BRIEF DESCRIPTION OF THE DRAWINGS
[0015] The above and other features and advantages of example
embodiments will become more apparent by describing in detail an
example embodiment with reference to the attached drawings. The
accompanying drawings are intended to depict an example embodiment
and should not be interpreted to limit the intended scope of the
claims. The accompanying drawings are not to be considered as drawn
to scale unless explicitly noted.
[0016] FIG. 1A is a circuit diagram and FIG. 1B is a layout diagram
of a driver circuit according to conventional art;
[0017] FIG. 2A is a circuit diagram and FIG. 2B is a layout diagram
of a driver circuit according to conventional art;
[0018] FIG. 3 is a circuit diagram of a driver circuit according to
an example embodiment;
[0019] FIG. 4A is a circuit diagram and FIG. 4B is a layout diagram
of a driver circuit according to another example embodiment;
[0020] FIG. 5A is a graph illustrates an output voltage of a driver
circuit according to an example embodiment;
[0021] FIG. 5B is a graph illustrating equivalent resistance
according to an example embodiment; and
[0022] FIG. 6 is a block diagram of a semiconductor memory device
according to an example embodiment.
DESCRIPTION OF EXAMPLE EMBODIMENTS
[0023] Detailed example embodiments are disclosed herein. However,
specific structural and functional details disclosed herein are
merely representative for purposes of describing example
embodiments. Example embodiments may, however, be embodied in many
alternate forms and should not be construed as limited to only the
embodiments set forth herein.
[0024] Accordingly, while example embodiments are capable of
various modifications and alternative forms, embodiments thereof
are shown by way of example in the drawings and will herein be
described in detail. It should be understood, however, that there
is no intent to limit example embodiments to the particular forms
disclosed, but to the contrary, example embodiments are to cover
all modifications, equivalents, and alternatives falling within the
scope of example embodiments. Like numbers refer to like elements
throughout the description of the figures.
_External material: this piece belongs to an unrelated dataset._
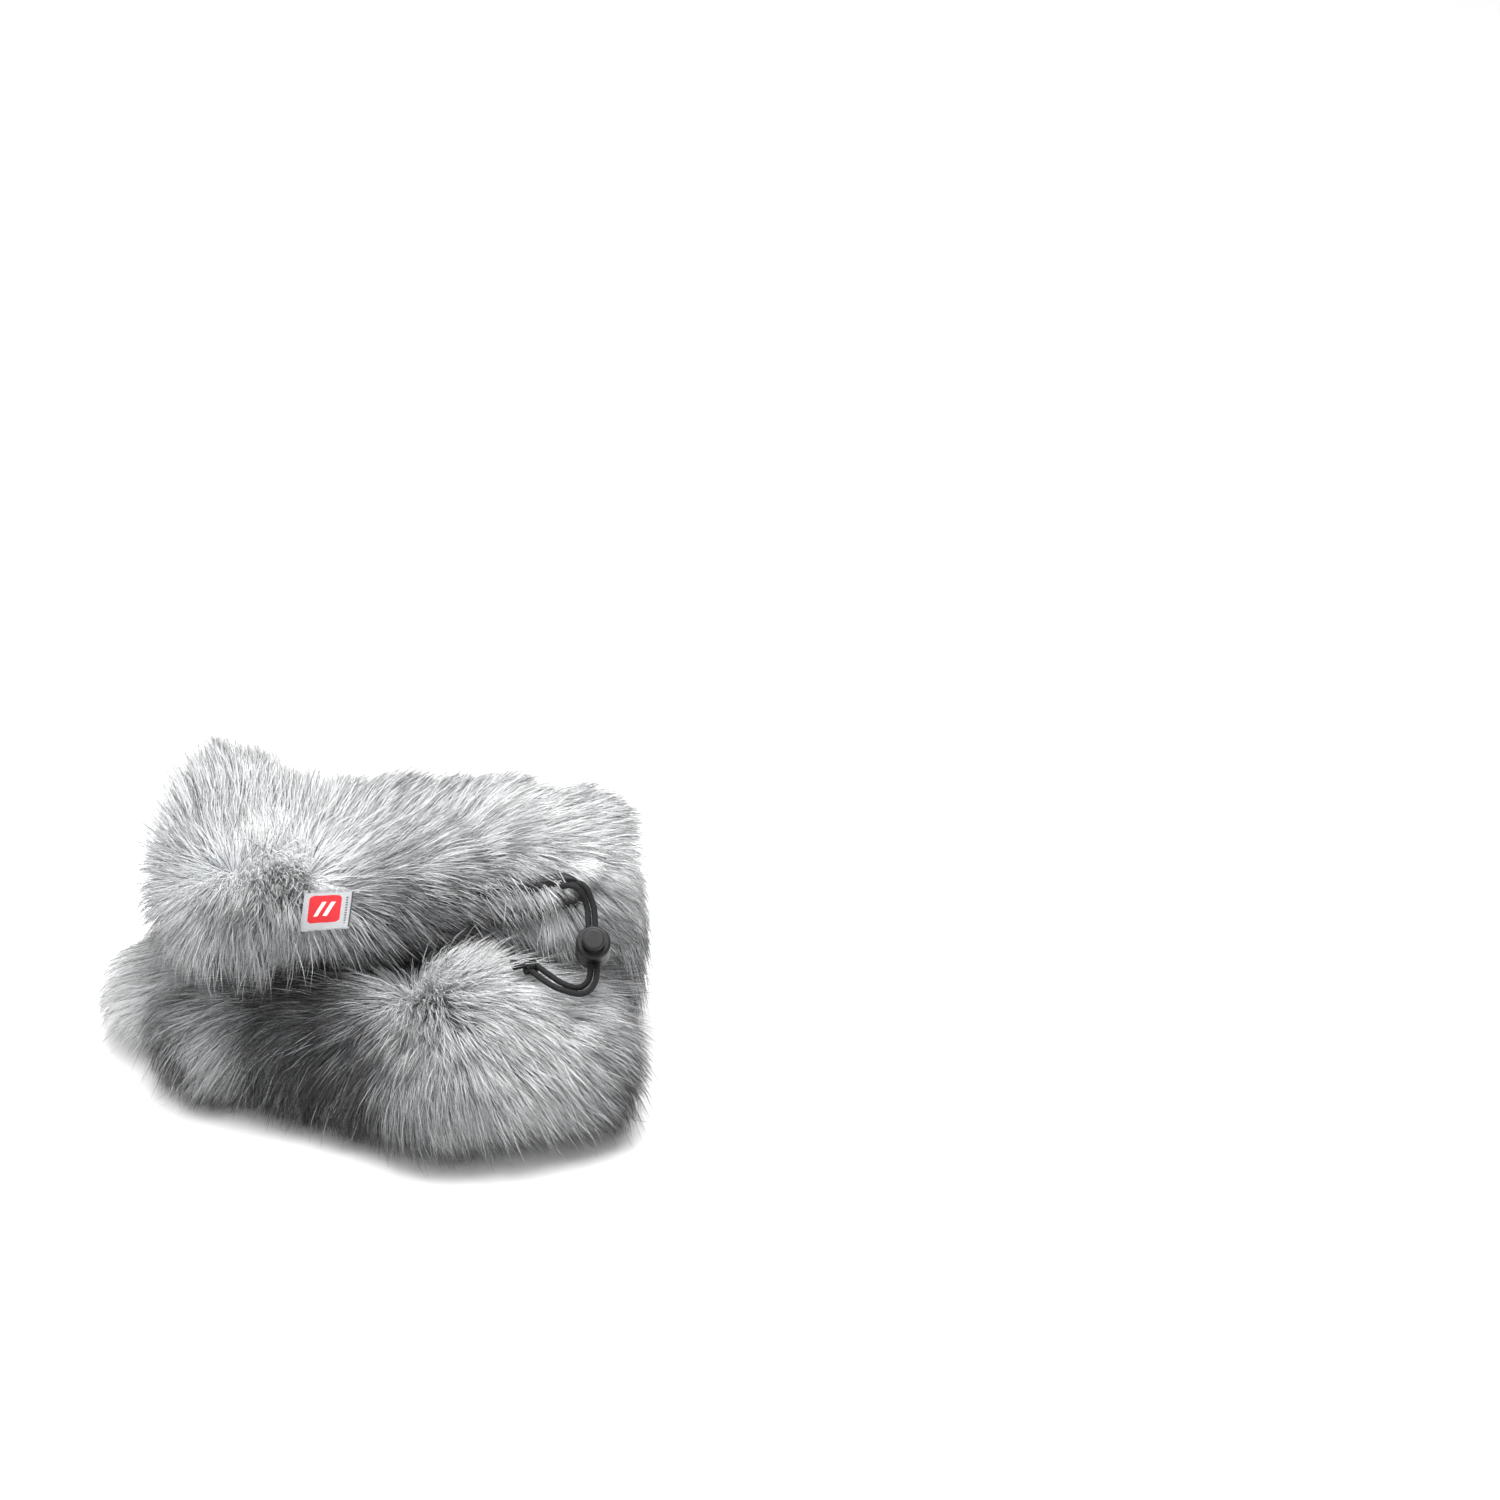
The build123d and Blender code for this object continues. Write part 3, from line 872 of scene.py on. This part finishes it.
def near_line(line, radius, outward, reach):
    """A test for points within radius of a line, or of the line moved outward by up to reach."""
    samples = line[:: max(1, len(line) // 28)]
    steps = np.linspace(0, reach, 7)
    cloud = (samples[:, None] + np.array(outward)[None, None] * steps[None, :, None]).reshape(-1, 3)
    low, high = cloud.min(0) - radius, cloud.max(0) + radius

    def inside(p):
        found = np.zeros(len(p), bool)
        near = np.flatnonzero(((p > low) & (p < high)).all(1))
        for start in range(0, len(near), 4000):
            part = near[start : start + 4000]
            d = np.linalg.norm(p[part][:, None] - cloud[None], axis=2)
            found[part] = d.min(1) < radius
        return found

    return inside


def near_lock(p):
    """Round the cord lock and before its button, with room to slide up its cords."""
    back = np.array(lock_frame().inverted())
    local = p @ back[:3, :3].T + back[:3, 3]
    across = np.hypot(local[:, 0], local[:, 1])
    over = (across < 0.0080) & (local[:, 2] > -0.0095) & (local[:, 2] < 0.030)
    seen = (np.abs(local[:, 0]) < 0.0070) & (local[:, 2] > -0.0090) & (local[:, 2] < 0.006)
    in_front = seen & (local[:, 1] < 0) & (local[:, 1] > -0.020)
    slid = (np.abs(local[:, 0]) < 0.0078) & (local[:, 1] > 0) & (local[:, 1] < 0.015)
    return over | in_front | (slid & (local[:, 2] > -0.009) & (local[:, 2] < 0.02))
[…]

[0025] It will be understood that, although the terms first,
second, etc. may be used herein to describe various elements, these
elements should not be limited by these terms. These terms are only
used to distinguish one element from another. For example, a first
element could be termed a second element, and, similarly, a second
element could be termed a first element, without departing from the
scope of example embodiments. As used herein, the term "and/or"
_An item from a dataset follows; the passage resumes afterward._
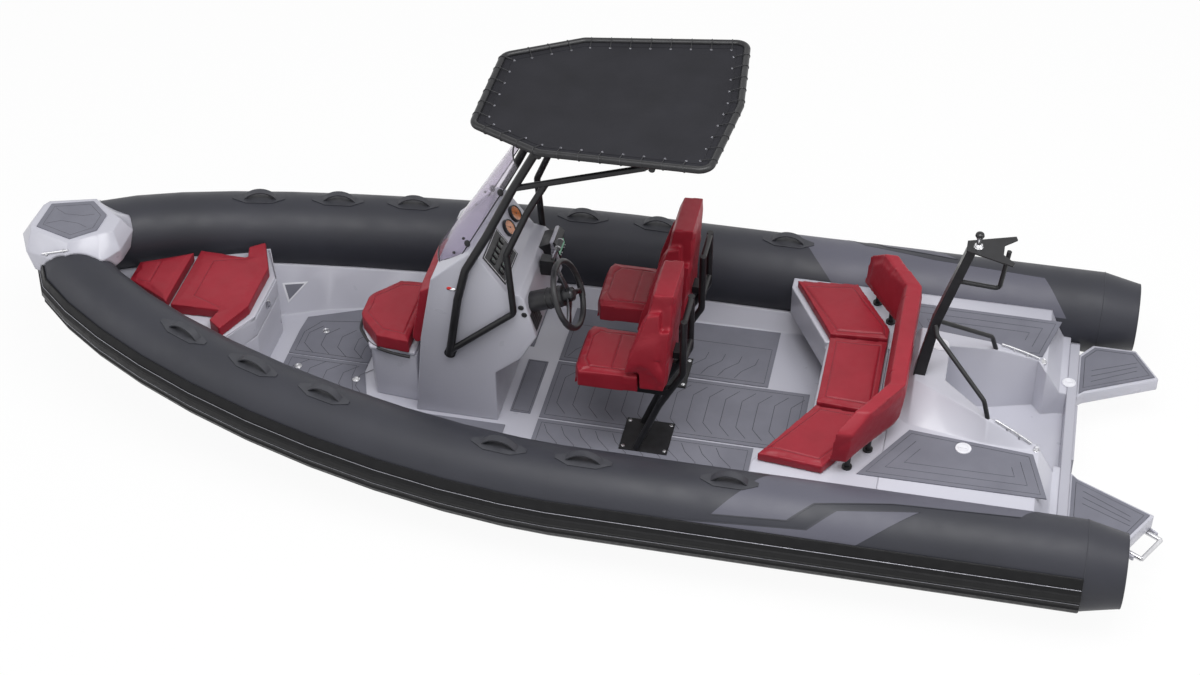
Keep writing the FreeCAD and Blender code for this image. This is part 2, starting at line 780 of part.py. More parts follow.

includes any and all combinations of one or more of the associated
listed items.
[0026] It will be understood that when an element is referred to as
being "connected" or "coupled" to another element, it may be
directly connected or coupled to the other element or intervening
elements may be present. In contrast, when an element is referred
to as being "directly connected" or "directly coupled" to another
element, there are no intervening elements present. Other words
used to describe the relationship between elements should be
interpreted in a like fashion (e.g., "between" versus "directly
between", "adjacent" versus "directly adjacent", etc.).
[0027] The terminology used herein is for the purpose of describing
particular embodiments only and is not intended to be limiting of
example embodiments. As used herein, the singular forms "a", "an"
and "the" are intended to include the plural forms as well, unless
the context clearly indicates otherwise. It will be further
understood that the terms "comprises", "comprising," "includes"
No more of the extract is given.